**Aim:**
Repeat verbatim only the lines from the opening of the material below through the one that contains "cover_screw_clearance = 0.2".
** Start of Collected data **
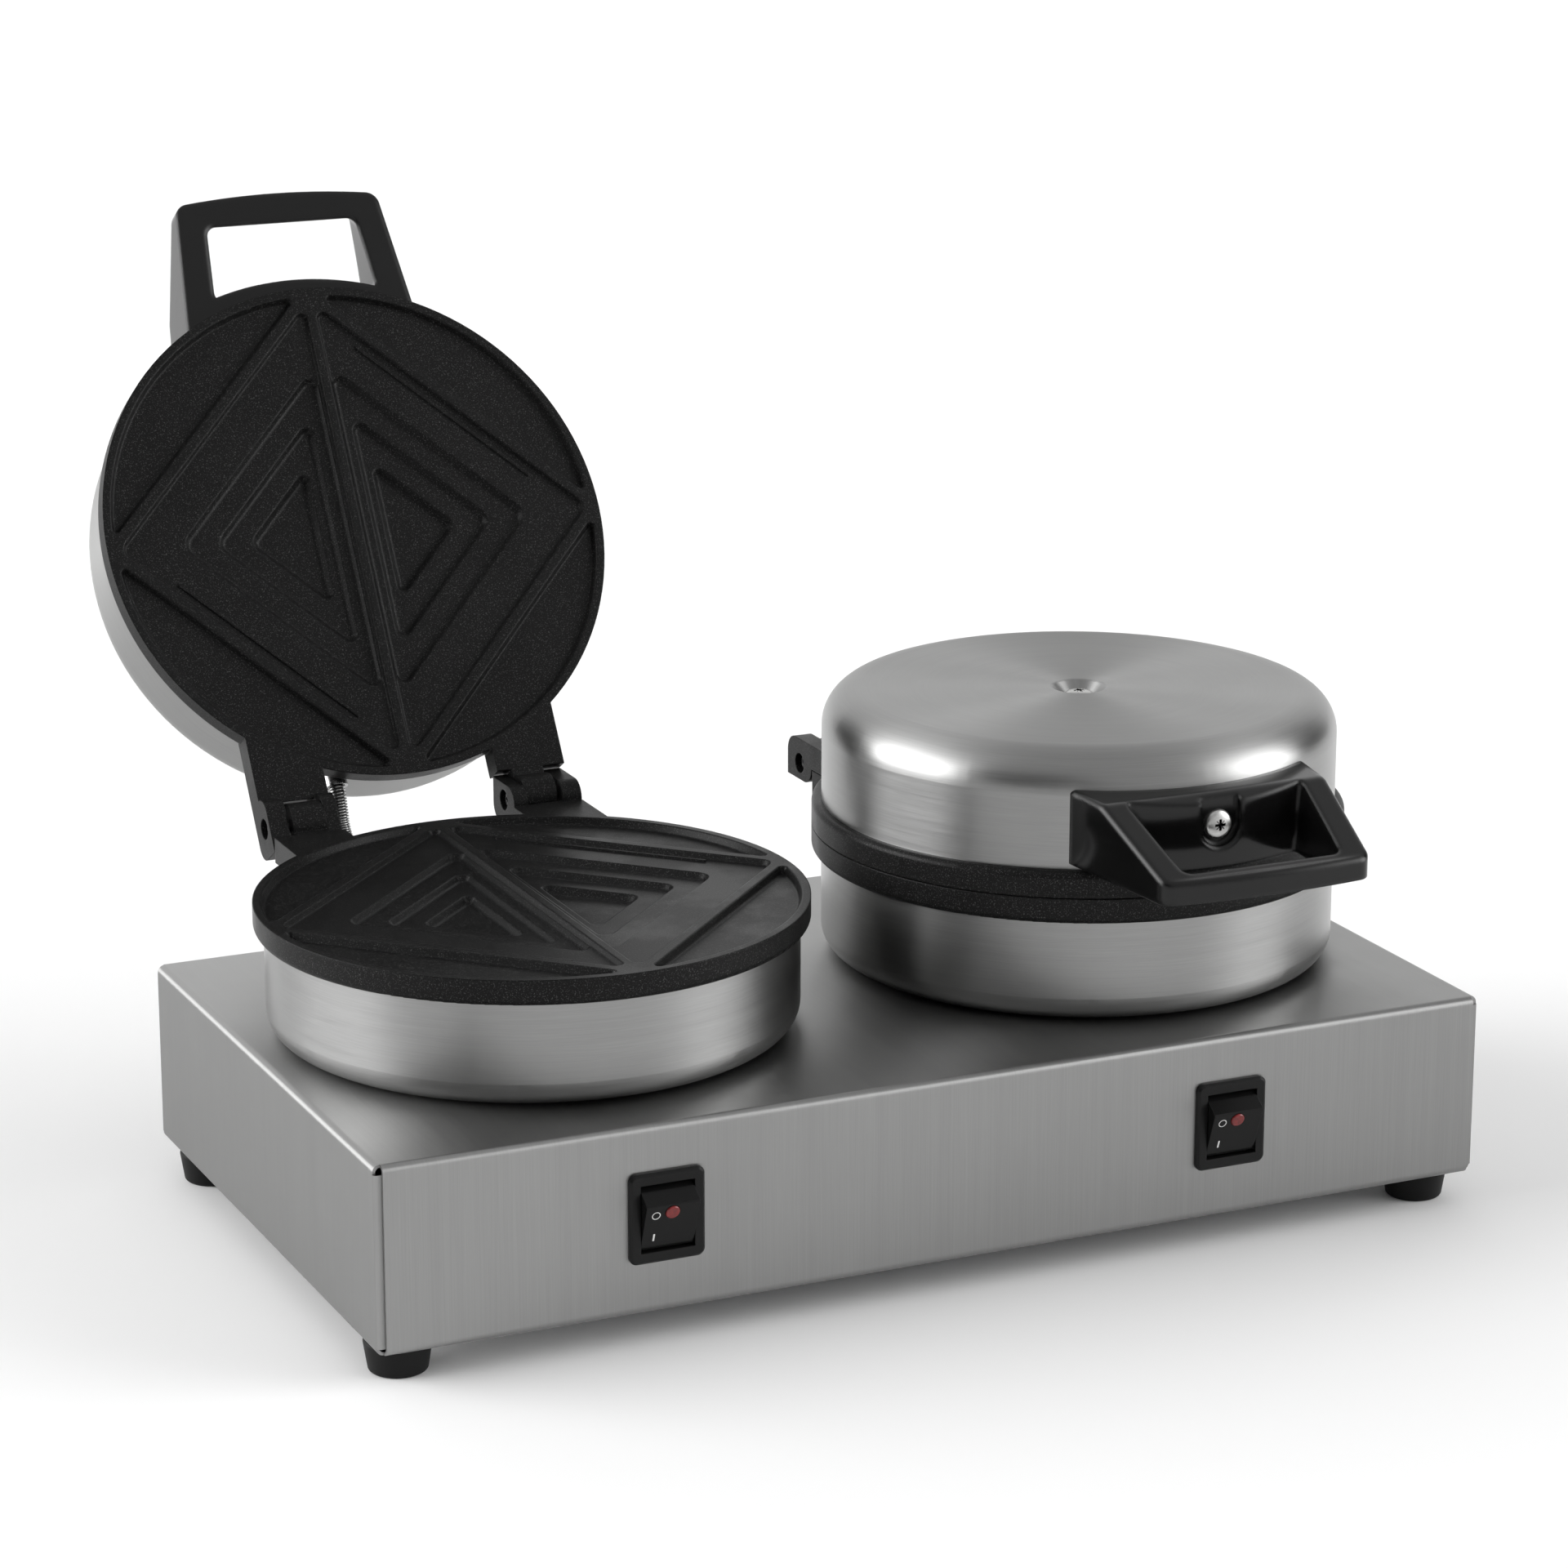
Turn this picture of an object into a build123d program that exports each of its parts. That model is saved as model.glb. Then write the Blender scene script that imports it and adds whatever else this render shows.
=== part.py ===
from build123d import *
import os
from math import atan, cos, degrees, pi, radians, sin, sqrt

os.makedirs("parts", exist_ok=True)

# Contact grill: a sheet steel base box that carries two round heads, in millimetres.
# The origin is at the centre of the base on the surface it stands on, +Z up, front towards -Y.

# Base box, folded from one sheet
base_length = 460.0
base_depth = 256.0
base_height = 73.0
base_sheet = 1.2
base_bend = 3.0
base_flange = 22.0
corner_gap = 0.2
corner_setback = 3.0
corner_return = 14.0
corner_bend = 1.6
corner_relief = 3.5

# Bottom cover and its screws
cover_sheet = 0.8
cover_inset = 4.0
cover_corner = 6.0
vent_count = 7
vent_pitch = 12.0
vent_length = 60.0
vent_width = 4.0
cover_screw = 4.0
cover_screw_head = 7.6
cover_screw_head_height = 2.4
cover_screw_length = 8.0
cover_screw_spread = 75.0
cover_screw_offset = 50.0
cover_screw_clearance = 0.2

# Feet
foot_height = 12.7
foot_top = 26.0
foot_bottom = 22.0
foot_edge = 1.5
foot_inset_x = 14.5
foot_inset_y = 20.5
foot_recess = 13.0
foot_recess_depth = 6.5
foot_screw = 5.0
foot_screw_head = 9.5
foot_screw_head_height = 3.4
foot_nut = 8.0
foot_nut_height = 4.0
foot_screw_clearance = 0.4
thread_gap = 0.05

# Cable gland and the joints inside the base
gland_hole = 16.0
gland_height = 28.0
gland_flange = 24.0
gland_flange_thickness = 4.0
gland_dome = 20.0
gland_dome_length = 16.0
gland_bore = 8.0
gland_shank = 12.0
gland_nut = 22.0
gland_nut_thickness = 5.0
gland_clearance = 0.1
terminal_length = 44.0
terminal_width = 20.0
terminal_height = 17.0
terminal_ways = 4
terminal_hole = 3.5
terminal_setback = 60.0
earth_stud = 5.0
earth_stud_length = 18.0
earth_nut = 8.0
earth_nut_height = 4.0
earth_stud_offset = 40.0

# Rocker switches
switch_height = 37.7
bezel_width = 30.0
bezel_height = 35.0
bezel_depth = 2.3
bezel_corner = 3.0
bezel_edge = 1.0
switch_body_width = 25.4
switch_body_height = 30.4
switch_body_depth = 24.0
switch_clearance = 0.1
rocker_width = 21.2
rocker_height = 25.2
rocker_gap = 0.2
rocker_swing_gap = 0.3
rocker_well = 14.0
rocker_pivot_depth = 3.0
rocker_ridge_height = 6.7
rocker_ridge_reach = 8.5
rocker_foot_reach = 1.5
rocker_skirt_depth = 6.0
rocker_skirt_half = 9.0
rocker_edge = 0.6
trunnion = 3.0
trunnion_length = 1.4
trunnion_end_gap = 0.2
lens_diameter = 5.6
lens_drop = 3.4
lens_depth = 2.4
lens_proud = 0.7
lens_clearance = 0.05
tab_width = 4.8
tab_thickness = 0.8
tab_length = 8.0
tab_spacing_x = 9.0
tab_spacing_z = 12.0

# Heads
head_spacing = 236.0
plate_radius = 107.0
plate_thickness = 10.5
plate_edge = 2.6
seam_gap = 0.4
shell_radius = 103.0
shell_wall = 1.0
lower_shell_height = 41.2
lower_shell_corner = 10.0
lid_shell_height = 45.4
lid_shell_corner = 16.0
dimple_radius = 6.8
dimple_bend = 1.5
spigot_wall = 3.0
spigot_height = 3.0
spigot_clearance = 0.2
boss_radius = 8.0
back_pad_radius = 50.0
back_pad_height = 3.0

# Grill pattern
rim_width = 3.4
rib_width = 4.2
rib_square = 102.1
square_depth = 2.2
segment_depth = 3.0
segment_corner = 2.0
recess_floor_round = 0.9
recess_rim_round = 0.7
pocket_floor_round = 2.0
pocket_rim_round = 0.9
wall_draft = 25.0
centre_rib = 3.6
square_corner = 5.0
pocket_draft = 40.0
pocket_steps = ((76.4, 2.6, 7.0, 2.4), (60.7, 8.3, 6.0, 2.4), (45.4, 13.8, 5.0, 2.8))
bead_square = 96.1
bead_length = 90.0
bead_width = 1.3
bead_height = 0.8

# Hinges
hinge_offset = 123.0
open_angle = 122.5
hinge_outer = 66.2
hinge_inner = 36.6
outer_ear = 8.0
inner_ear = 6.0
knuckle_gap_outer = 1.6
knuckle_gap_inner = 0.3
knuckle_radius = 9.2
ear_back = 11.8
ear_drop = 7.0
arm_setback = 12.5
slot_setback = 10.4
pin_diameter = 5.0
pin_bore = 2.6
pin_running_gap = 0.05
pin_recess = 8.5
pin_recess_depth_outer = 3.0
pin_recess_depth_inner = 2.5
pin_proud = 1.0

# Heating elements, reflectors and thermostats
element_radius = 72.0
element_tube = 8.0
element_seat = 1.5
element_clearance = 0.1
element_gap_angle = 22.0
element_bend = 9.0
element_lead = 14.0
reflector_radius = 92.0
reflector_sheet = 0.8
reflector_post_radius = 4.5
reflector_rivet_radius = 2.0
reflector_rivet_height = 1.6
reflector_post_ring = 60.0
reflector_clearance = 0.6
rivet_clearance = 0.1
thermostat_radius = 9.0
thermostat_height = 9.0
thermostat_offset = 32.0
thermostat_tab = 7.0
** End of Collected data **
**Exercise response:**
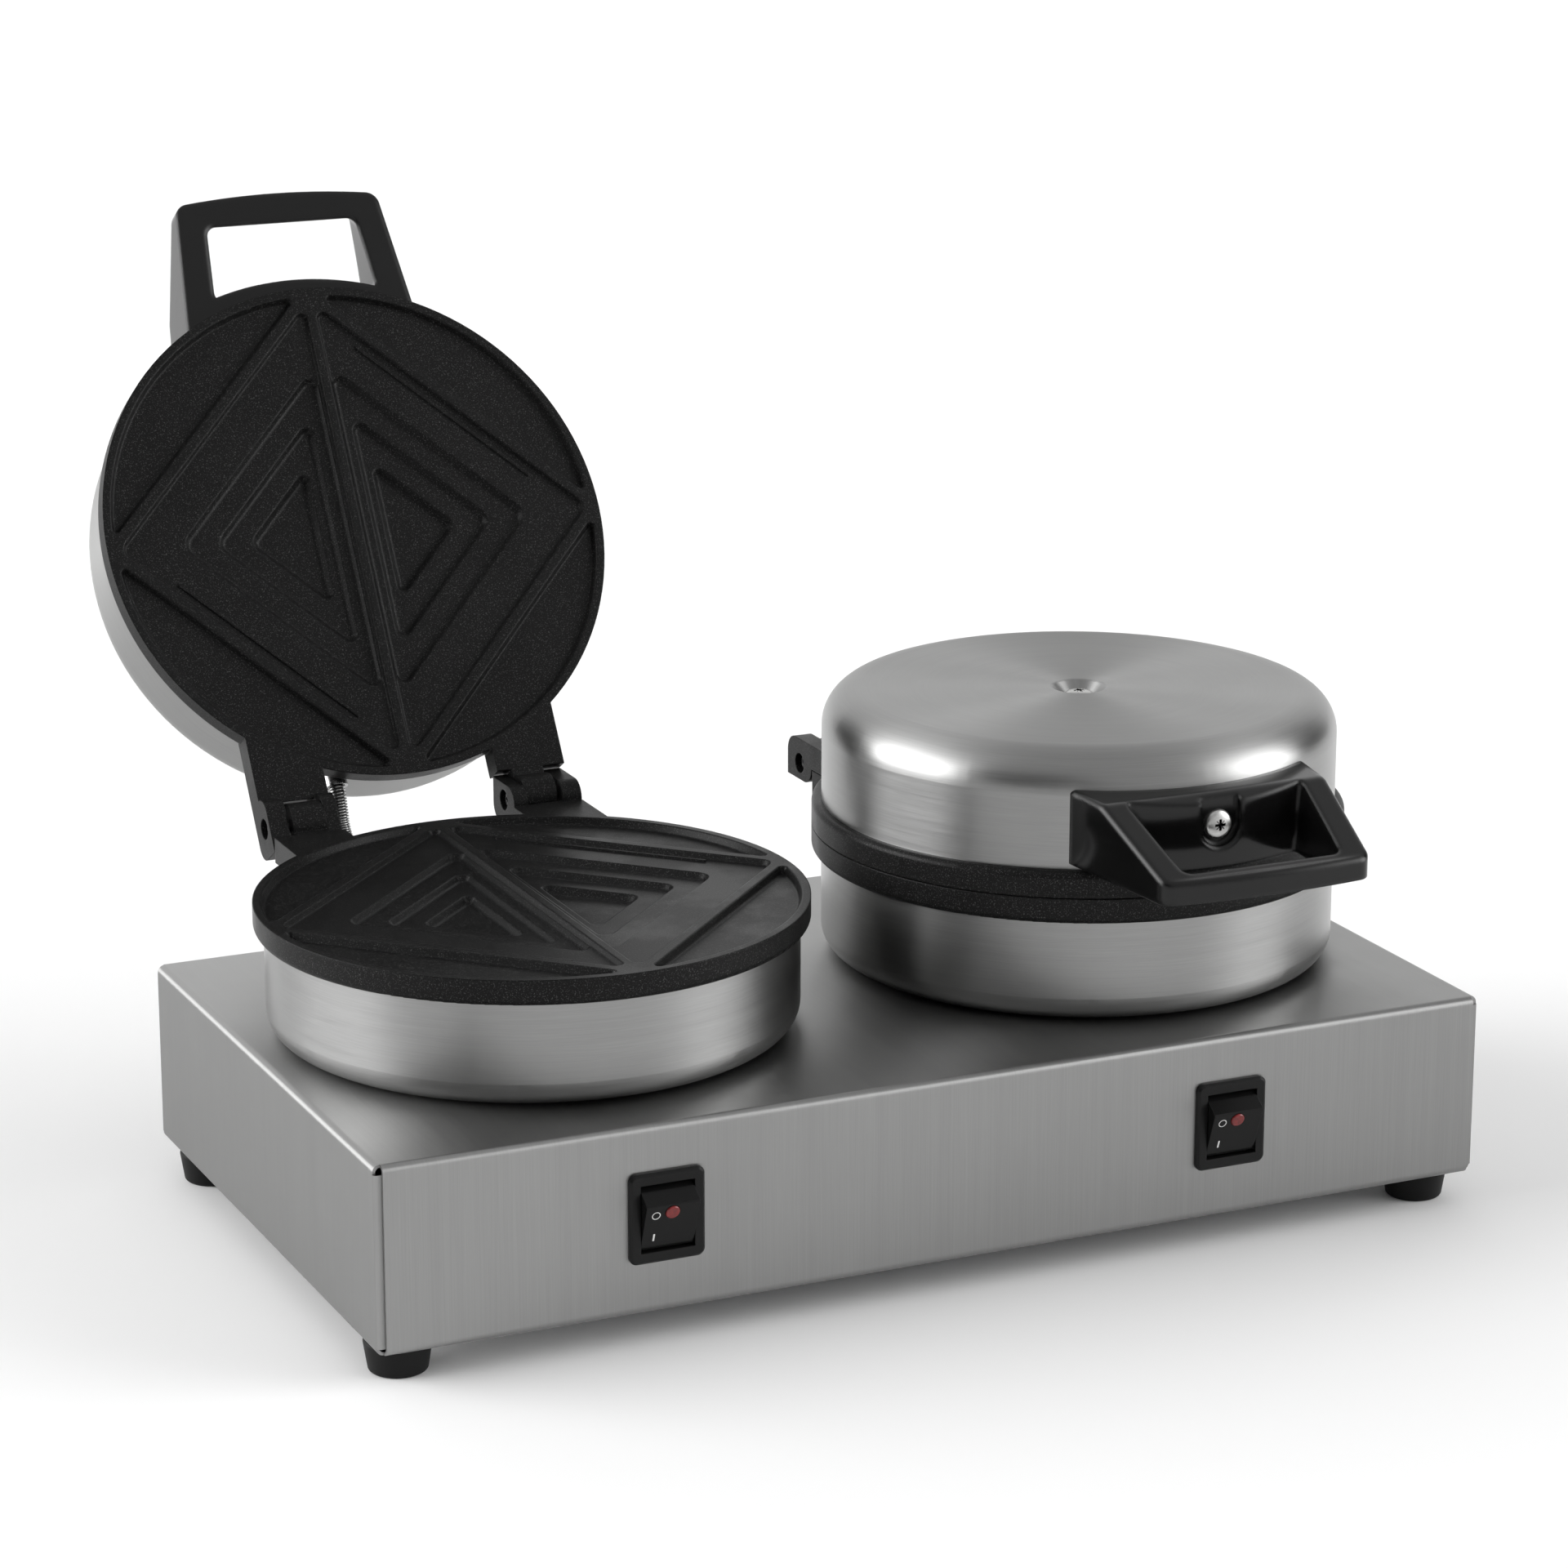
Turn this picture of an object into a build123d program that exports each of its parts. That model is saved as model.glb. Then write the Blender scene script that imports it and adds whatever else this render shows.
=== part.py ===
from build123d import *
import os
from math import atan, cos, degrees, pi, radians, sin, sqrt

os.makedirs("parts", exist_ok=True)

# Contact grill: a sheet steel base box that carries two round heads, in millimetres.
# The origin is at the centre of the base on the surface it stands on, +Z up, front towards -Y.

# Base box, folded from one sheet
base_length = 460.0
base_depth = 256.0
base_height = 73.0
base_sheet = 1.2
base_bend = 3.0
base_flange = 22.0
corner_gap = 0.2
corner_setback = 3.0
corner_return = 14.0
corner_bend = 1.6
corner_relief = 3.5

# Bottom cover and its screws
cover_sheet = 0.8
cover_inset = 4.0
cover_corner = 6.0
vent_count = 7
vent_pitch = 12.0
vent_length = 60.0
vent_width = 4.0
cover_screw = 4.0
cover_screw_head = 7.6
cover_screw_head_height = 2.4
cover_screw_length = 8.0
cover_screw_spread = 75.0
cover_screw_offset = 50.0
cover_screw_clearance = 0.2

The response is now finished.